We accept that she must be segregated from the general public, but the Texas jury which convicted her received a piece of erroneous information from a famous television psychiatrist.

California psychiatrist, Park Dietz, was a key witness for prosecutors. He testified he was a consultant for the TV show Law & Order and that just before Yates drowned her children she watched an episode of a similar incident where the mother was found innocent by reason of insanity.

After the conviction but before the sentencing it was found there was no episode like that.

The 1st Texas Court of Appeals ruled in January that District Judge Belinda Hill should have called a mistrial.

The point of misinformation like that dribbled from the mouth of Dietz is simply deny the reality of mental illness and the effects it can have on the mind. I have no doubt that Yates was conscious of what she was doing,. The overstressed and mood-blurred mind begins to concoct ideas using what we all can see and hear that make no sense to the stable person. Most people don’t get that mental illness isn’t entirely about seeing things: it’s about warped reasoning, too. And Yates, under the pressure of her Fundamentalist husband to have too many babies in too short a period of time, started to analyze her environment in a way that wasn’t sane at all. She could name each of the children she slaughtered. Yet she took them in her hands and shoved their heads beneath the water of her bathtub.

Only her mood-cluttered mind of the time can fathom why.
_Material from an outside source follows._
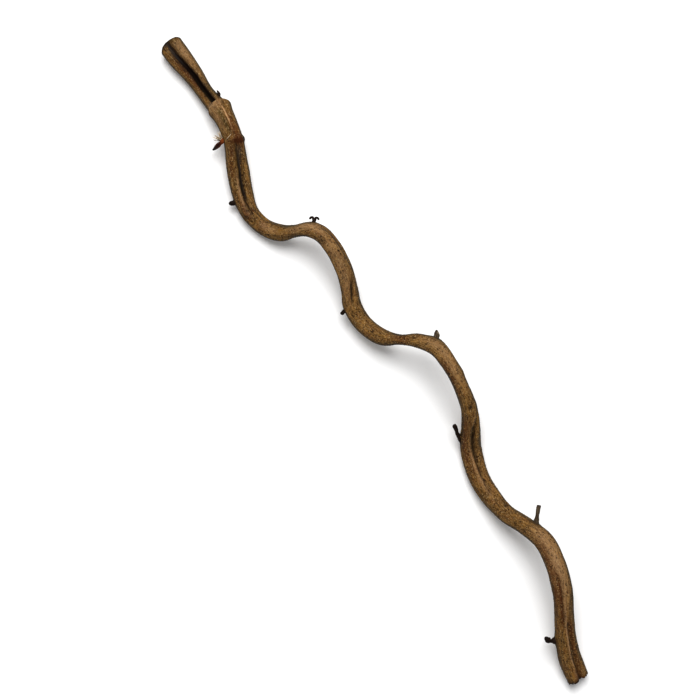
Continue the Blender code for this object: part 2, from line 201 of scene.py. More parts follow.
# The sleeved node: the next joint's lip stands proud, most on the +Y side, and its rim leans forward on top
SLEEVE_ALONG = 39.7
SLEEVE_PROUD = 1.6
SLEEVE_PROUD_SIDE = 0.7
SLEEVE_FADE = 4.2
SLEEVE_LEAN = 2.9
SLEEVE_LEAN_ROUND = 0
SLEEVE_RAMP = 0.9
SLEEVE_REACH = 7.0

# The mesh has these rings at the sleeve's rim, from SLEEVE_ALONG on, in place of the even ones near them
RIM_RINGS = (-0.15, 0.0, 0.25, 0.5, 0.75, 0.95)
RIM_MIDDLE = 0.4
RIM_CLEAR = 0.7

# The ringed node: a rough collar over the +Y half, ending in a lump
RING_ALONG = 58.5
RING_HALF_WIDTH = 1.3
RING_PROUD = 0.65
RING_ROUND = 48
RING_SPREAD = 62
LUMP_ROUND = 98
LUMP_SPREAD = 20
LUMP_PROUD = 0.7

# Swellings where the twigs leave the stem: along, round, half-length, half-angle, height
COLLARS = (
    (88.4, -92, 2.4, 24, 0.35), (134.4, 88, 2.6, 26, 0.55), (179.2, -92, 3.6, 26, 0.30),
    (232.8, 86, 2.6, 26, 0.50), (250.8, 88, 2.2, 26, 0.35), (289.1, -92, 4.0, 26, 0.45),
    (352.1, 80, 2.0, 26, 0.35), (414.6, -88, 3.4, 28, 0.85),
)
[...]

It makes no sense because it makes sense inside a psychosis.

Prosecutors argue to kill. This explains why there was an appeal beyond last January’s appeal. Those who put Yates on trial in the first place know that without Dietz’s slur, they might have a different result. Sympathy for Yates across the nation is strong. Finding a pool of impartial jurors will be tough. More importantly, they will not be able to argue that she got the idea from outside. They have to make Yates into a clear-headed schemer which she was not.

Did Yates know right from wrong? Even though she was clearly psychotic, this may be the trail through the forest for Texas prosecutors. Nevertheless, Dietz should be grilled on the stand. Where did he get this notion that there had been about a mother drowning her kids in the bathroom and then getting off on an insanity defense the week before Yates’s crime? The New York Times reports that Dr. Dietz says he made “an honest mistake”. Defense attornies should be ready to pounce on this. What other mistakes has the Hollywood psychiatrist made in the course of his testimony? How has his role as a consultant to a popular crime series colored his views on depression and bipolar illness?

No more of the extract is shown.